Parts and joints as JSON:
╔══

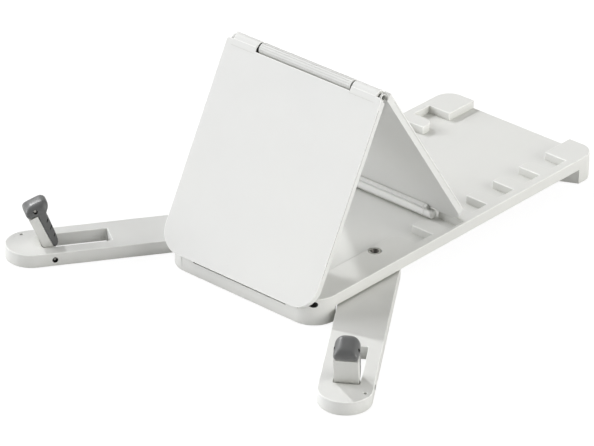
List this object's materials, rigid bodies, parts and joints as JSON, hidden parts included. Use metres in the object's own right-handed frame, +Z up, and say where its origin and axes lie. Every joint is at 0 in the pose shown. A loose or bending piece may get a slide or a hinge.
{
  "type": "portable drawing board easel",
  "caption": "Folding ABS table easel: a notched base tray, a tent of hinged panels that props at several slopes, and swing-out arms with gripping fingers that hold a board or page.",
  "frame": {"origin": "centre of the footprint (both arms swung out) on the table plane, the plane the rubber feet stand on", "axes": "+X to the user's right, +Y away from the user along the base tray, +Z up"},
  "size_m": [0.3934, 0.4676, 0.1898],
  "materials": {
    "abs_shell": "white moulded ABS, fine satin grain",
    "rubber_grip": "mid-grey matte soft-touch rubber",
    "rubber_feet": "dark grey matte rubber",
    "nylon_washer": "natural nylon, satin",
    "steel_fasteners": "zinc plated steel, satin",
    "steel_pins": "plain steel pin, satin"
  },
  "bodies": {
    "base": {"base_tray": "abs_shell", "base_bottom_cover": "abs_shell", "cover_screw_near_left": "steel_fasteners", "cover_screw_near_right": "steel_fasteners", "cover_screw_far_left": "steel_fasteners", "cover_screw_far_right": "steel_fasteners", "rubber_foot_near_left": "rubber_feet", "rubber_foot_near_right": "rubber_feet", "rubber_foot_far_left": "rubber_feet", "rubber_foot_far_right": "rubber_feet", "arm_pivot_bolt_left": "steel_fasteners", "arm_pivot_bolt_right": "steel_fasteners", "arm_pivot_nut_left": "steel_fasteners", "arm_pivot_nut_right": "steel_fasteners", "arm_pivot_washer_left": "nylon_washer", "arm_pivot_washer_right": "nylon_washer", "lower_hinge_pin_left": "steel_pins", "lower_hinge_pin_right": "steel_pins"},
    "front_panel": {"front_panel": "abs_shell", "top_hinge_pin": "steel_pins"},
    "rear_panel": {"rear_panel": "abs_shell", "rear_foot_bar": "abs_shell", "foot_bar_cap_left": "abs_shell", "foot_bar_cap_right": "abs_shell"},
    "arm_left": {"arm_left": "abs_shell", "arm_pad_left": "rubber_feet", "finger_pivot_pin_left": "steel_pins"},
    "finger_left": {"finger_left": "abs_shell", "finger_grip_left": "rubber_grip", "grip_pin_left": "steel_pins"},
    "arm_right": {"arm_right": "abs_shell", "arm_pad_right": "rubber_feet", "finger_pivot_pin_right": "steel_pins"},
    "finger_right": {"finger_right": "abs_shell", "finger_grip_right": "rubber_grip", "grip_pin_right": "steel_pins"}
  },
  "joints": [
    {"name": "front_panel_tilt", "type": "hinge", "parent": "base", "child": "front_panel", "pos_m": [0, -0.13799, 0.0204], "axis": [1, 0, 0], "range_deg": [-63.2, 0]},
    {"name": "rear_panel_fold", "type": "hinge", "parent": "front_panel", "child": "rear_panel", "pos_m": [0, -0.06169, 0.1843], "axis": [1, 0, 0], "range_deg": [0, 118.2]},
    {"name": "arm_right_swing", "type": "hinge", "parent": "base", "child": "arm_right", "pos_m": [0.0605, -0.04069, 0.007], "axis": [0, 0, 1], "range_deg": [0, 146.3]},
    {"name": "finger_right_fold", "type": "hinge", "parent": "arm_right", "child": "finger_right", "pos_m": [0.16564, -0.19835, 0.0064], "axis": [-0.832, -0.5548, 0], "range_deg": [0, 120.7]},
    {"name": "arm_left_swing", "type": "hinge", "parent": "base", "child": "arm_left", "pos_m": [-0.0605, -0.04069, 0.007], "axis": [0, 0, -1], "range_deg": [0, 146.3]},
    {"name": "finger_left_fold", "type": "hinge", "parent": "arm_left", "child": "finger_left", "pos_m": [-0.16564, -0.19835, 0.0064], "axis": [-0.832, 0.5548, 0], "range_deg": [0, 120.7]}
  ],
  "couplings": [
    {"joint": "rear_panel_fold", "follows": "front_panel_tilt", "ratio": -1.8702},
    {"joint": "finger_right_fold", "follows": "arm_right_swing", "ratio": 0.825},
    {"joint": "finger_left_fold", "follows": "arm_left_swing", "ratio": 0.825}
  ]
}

╚══
╔══

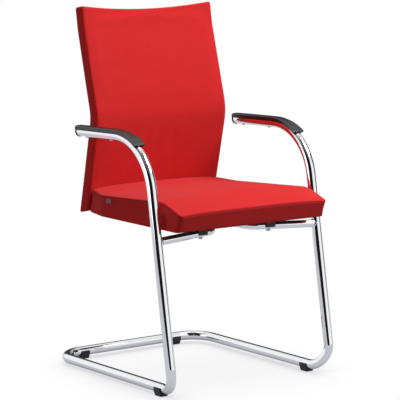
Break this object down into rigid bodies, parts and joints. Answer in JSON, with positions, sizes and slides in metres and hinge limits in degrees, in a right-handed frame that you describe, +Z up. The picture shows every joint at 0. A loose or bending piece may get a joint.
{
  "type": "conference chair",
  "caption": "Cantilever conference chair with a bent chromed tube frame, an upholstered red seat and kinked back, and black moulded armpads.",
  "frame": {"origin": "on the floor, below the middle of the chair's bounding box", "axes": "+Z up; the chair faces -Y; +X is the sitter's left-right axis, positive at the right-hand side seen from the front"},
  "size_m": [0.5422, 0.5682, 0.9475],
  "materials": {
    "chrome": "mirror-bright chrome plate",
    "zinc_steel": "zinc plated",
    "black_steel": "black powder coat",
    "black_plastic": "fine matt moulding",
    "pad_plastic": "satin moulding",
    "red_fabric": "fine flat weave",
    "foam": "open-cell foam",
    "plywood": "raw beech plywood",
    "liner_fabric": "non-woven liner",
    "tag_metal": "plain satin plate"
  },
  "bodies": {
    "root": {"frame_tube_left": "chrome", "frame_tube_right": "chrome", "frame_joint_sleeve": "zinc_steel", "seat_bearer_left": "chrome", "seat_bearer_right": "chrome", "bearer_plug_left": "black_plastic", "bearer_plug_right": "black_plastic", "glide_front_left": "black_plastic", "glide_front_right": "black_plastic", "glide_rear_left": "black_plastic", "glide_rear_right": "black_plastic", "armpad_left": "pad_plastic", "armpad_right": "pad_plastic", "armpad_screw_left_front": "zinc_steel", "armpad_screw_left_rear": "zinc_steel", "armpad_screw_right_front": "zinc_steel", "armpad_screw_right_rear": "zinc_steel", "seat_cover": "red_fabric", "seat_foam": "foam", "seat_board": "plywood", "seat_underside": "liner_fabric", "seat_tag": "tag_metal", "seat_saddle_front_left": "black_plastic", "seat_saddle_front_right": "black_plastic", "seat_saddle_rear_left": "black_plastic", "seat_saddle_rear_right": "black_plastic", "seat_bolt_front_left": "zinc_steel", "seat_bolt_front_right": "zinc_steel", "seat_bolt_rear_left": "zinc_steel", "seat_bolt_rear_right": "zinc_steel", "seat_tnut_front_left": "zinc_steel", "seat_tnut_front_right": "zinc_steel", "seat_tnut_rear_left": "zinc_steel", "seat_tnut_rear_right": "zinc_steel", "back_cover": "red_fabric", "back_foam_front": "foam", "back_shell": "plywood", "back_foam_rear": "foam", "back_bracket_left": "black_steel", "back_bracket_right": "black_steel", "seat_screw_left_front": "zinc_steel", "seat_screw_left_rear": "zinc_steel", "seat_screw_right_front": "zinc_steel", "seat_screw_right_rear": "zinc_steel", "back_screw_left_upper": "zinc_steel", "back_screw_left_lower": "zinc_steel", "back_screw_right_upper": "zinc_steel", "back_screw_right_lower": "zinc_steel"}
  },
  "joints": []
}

╚══
╔══

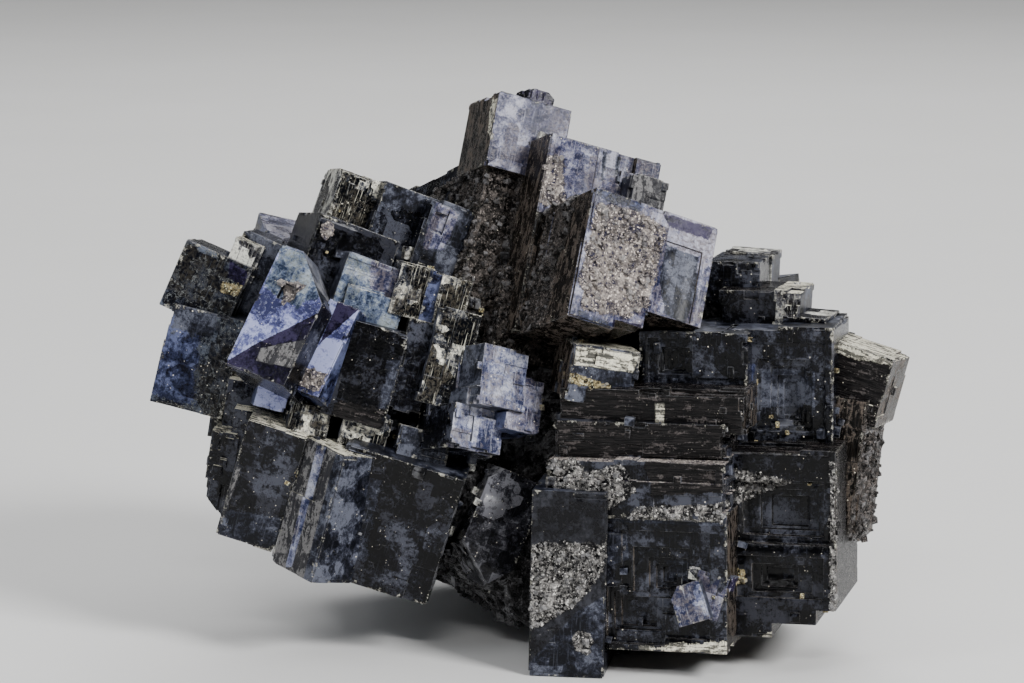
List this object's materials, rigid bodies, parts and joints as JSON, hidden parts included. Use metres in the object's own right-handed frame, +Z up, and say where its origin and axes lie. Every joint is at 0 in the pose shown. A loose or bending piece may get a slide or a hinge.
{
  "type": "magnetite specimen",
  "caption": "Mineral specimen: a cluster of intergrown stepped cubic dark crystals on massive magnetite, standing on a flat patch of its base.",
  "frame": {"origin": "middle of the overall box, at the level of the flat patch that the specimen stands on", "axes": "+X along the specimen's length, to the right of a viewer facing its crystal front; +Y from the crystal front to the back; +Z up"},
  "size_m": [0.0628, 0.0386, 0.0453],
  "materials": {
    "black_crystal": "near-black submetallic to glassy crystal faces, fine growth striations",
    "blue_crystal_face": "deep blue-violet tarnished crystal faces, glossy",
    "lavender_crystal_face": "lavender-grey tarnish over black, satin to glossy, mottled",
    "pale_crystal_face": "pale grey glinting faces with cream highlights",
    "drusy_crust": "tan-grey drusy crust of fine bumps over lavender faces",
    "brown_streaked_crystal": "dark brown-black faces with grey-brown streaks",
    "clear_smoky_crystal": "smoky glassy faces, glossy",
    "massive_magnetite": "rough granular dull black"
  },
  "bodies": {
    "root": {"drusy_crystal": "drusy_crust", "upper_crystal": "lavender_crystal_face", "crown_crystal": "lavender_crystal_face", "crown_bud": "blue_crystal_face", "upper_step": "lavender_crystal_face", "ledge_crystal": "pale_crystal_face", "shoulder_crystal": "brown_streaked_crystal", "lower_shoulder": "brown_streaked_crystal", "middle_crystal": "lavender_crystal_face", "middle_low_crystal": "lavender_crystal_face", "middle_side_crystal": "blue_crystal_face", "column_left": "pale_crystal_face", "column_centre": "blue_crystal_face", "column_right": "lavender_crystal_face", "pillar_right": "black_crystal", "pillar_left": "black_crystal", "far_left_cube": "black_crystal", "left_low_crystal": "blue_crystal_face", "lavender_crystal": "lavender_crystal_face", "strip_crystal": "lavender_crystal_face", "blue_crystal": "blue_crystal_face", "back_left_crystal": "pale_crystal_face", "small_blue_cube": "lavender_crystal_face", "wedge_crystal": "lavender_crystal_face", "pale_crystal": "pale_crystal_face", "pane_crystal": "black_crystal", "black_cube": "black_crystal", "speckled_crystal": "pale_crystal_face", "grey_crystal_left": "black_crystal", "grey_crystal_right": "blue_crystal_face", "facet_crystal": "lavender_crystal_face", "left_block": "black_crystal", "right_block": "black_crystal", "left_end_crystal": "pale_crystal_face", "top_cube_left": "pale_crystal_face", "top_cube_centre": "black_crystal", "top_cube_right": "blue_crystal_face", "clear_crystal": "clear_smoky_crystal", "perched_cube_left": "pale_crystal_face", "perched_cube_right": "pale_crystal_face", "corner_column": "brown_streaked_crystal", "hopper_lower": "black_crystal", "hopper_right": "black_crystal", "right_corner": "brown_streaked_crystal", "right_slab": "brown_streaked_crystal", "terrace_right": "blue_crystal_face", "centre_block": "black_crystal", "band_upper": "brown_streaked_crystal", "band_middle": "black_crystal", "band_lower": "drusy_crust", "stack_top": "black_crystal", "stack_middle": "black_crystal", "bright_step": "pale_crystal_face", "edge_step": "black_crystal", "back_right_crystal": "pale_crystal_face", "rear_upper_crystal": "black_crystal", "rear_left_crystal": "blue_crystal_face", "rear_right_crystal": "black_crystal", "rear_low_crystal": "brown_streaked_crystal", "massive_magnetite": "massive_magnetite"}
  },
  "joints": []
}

╚══

## Stated exercise
Show every line in the entries where the string "with" occurs.

## Reply
  "caption": "Folding ABS table easel: a notched base tray, a tent of hinged panels that props at several slopes, and swing-out arms with gripping fingers that hold a board or page.",
Break this object down into rigid bodies, parts and joints. Answer in JSON, with positions, sizes and slides in metres and hinge limits in degrees, in a right-handed frame that you describe, +Z up. The picture shows every joint at 0. A loose or bending piece may get a joint.
  "caption": "Cantilever conference chair with a bent chromed tube frame, an upholstered red seat and kinked back, and black moulded armpads.",
    "pale_crystal_face": "pale grey glinting faces with cream highlights",
    "brown_streaked_crystal": "dark brown-black faces with grey-brown streaks",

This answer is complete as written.